Berita

MAKI Kecewa KPK Hentikan Kasus Izin Tambang Rp 2,7 T, Desak Kejagung Ambil Alih

Advertisement

Masyarakat Anti-Korupsi Indonesia (MAKI) menyatakan kekecewaannya atas keputusan Komisi Pemberantasan Korupsi (KPK) yang menghentikan penyidikan kasus dugaan korupsi izin tambang di Konawe Utara. MAKI berencana mengirimkan surat kepada Kejaksaan Agung (Kejagung) agar perkara tersebut dapat ditangani kembali dari awal.

“Saya menyesalkan penghentian itu karena sudah diumumkan tersangkanya itu bahkan diduga menerima suap,” ujar Koordinator MAKI Boyamin Saiman kepada wartawan, Minggu (28/12/2025). Ia menambahkan, “Saya sudah berkirim surat ke Kejaksaan Agung untuk menangani perkara ini, untuk memulai penyidikan baru atau mulai penanganan baru berkirim surat.”

Boyamin menjelaskan bahwa MAKI juga akan mengajukan gugatan praperadilan. Tujuannya adalah agar hakim dapat membatalkan penghentian penyidikan kasus tersebut. “Saya juga akan menempuh upaya praperadilan untuk membatalkan SP3 itu tapi saya melihat kalo kejaksaan Agung sangat cepat menangani saya otomatis masih menunda praperadilannya,” ungkapnya.

KPK Setop Kasus Tambang

KPK menerbitkan Surat Perintah Penghentian Penyidikan (SP3) untuk kasus yang diduga merugikan negara senilai Rp 2,7 triliun tersebut. Juru Bicara KPK Budi Prasetyo menyatakan bahwa kasus dugaan korupsi yang diusut ini terjadi pada tahun 2009. Menurutnya, meskipun telah mengumumkan tersangka pada tahun 2017, penyidik tidak menemukan kecukupan bukti.

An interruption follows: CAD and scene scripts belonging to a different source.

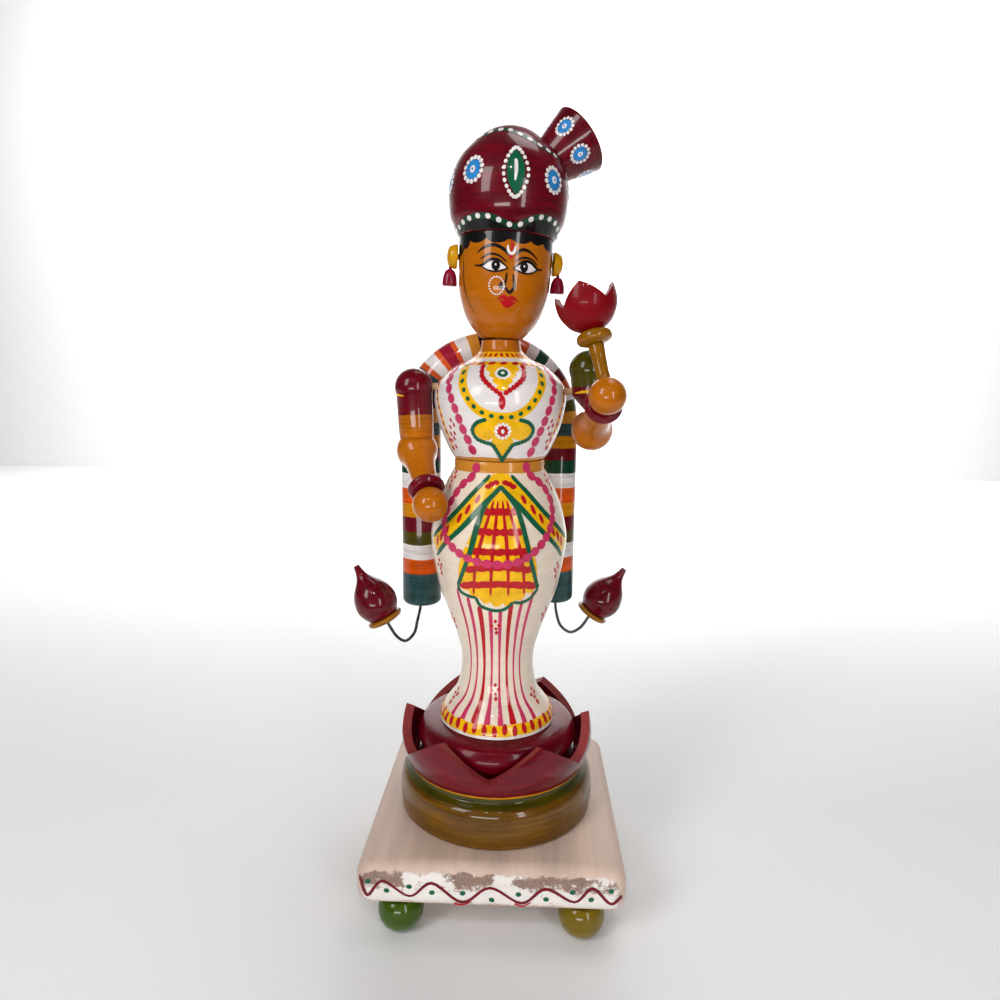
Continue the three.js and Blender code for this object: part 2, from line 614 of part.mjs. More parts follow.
// Ears, each turned with its own peg, and bell earrings that hang from them.
const earOutline = [
  [0, earFaceAt - EAR_PEG_DEPTH],
  [EAR_PEG_RADIUS, earFaceAt - EAR_PEG_DEPTH],
  [EAR_PEG_RADIUS, earFaceAt],
  [EAR_RADIUS - 0.4, earFaceAt],
  ...curve([
    [EAR_RADIUS, earFaceAt + 0.8],
    [EAR_RADIUS * 0.72, earFaceAt + EAR_DOME * 0.8],
    [0, earFaceAt + EAR_DOME],
  ], 4),
];
const earringX = HEAD_RADIUS - 0.2 + GAP + EARRING_RADIUS;
const EARRING_TOP = EAR_HEIGHT - EARRING_DROP;
const earringOutline = [
  [0, EARRING_TOP - EARRING_HEIGHT],
  [EARRING_RADIUS - 0.5, EARRING_TOP - EARRING_HEIGHT],
  ...curve([
    [EARRING_RADIUS, EARRING_TOP - EARRING_HEIGHT + 0.7],
    [EARRING_RADIUS * 0.86, EARRING_TOP - EARRING_HEIGHT * 0.45],
    [EARRING_RADIUS * 0.45, EARRING_TOP - 0.8],
    [EARRING_PEG_RADIUS, EARRING_TOP],
  ], 5),
  [EARRING_PEG_RADIUS, EARRING_TOP + EARRING_PEG_DEPTH],
  [0, EARRING_TOP + EARRING_PEG_DEPTH],
];
const earringSocket = rod(EARRING_PEG_RADIUS + GAP, EARRING_TOP - 1, EARRING_TOP + EARRING_PEG_DEPTH + GAP, 10);
for (const [name, side] of EARS) {
  const hang = { position: [side * earringX, 0, 0] };
  const ear = placed(turned(earOutline, 10), earPlace(side));
  piece(`ear_${name}`, YELLOW, cut(ear, placed(earringSocket, hang)), head);
  piece(`earring_${name}`, MAROON, placed(turned(earringOutline, 10), hang), head);
}

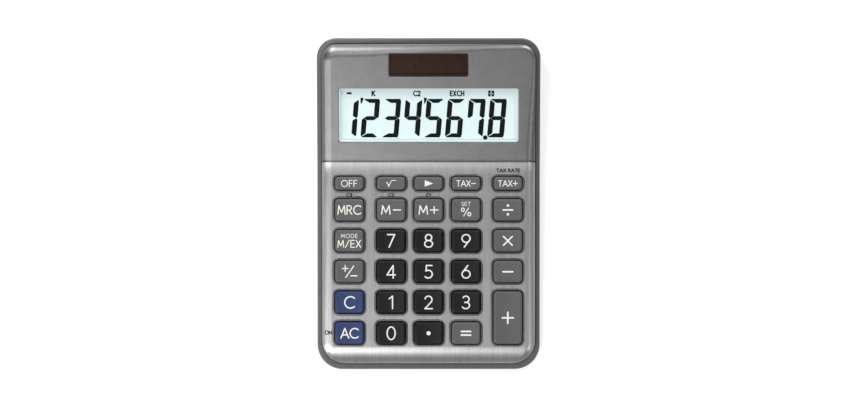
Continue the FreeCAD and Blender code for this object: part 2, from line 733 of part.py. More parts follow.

“Bahwa tempus perkaranya adalah 2009 dan setelah dilakukan pendalaman pada tahap penyidikan tidak ditemukan kecukupan bukti,” ujar Budi. Ia melanjutkan bahwa SP3 diterbitkan demi memberikan kepastian hukum kepada pihak-pihak terkait. KPK juga menyatakan tetap terbuka apabila ada informasi lebih lanjut mengenai kasus ini. “Sehingga KPK menerbitkan SP3 untuk memberikan kepastian hukum kepada pihak-pihak terkait. Kami terbuka, jika masyarakat memiliki kebaruan informasi yang terkait dengan perkara ini untuk dapat menyampaikannya kepada KPK,” tuturnya.

Advertisement

Sebagai informasi, KPK dapat menerbitkan SP3 setelah revisi Undang-Undang KPK pada tahun 2019. Aturan mengenai penghentian perkara oleh KPK tercantum dalam Pasal 40 UU Nomor 19 Tahun 2019. Kasus ini pertama kali diumumkan oleh KPK pada 3 Oktober 2017, yang saat itu menetapkan mantan Bupati Konawe Utara, Aswad Sulaiman, sebagai tersangka.

“Menetapkan ASW (Aswad Sulaiman) sebagai tersangka,” ucap Wakil Ketua KPK saat itu, Saut Situmorang, di Gedung KPK, Jalan Kuningan Persada, Jakarta Selatan, Selasa (3/10/2017).

KPK Sebut Kerugian Negara Lebih Besar dari Kasus e-KTP

Kerugian keuangan negara dalam kasus ini saat itu disebut Saut mencapai Rp 2,7 triliun. Ia bahkan membandingkan kerugian kasus korupsi yang dilakukan Aswad lebih besar dibandingkan kasus korupsi e-KTP. Saut menjelaskan angka tersebut berasal dari penjualan produksi nikel yang melalui proses perizinan yang dinilai melawan hukum.

“Indikasi kerugian negara yang sekurang-kurangnya Rp 2,7 triliun yang berasal dari penjualan produksi nikel, yang diduga diperoleh dari proses perizinan yang melawan hukum,” kata Saut.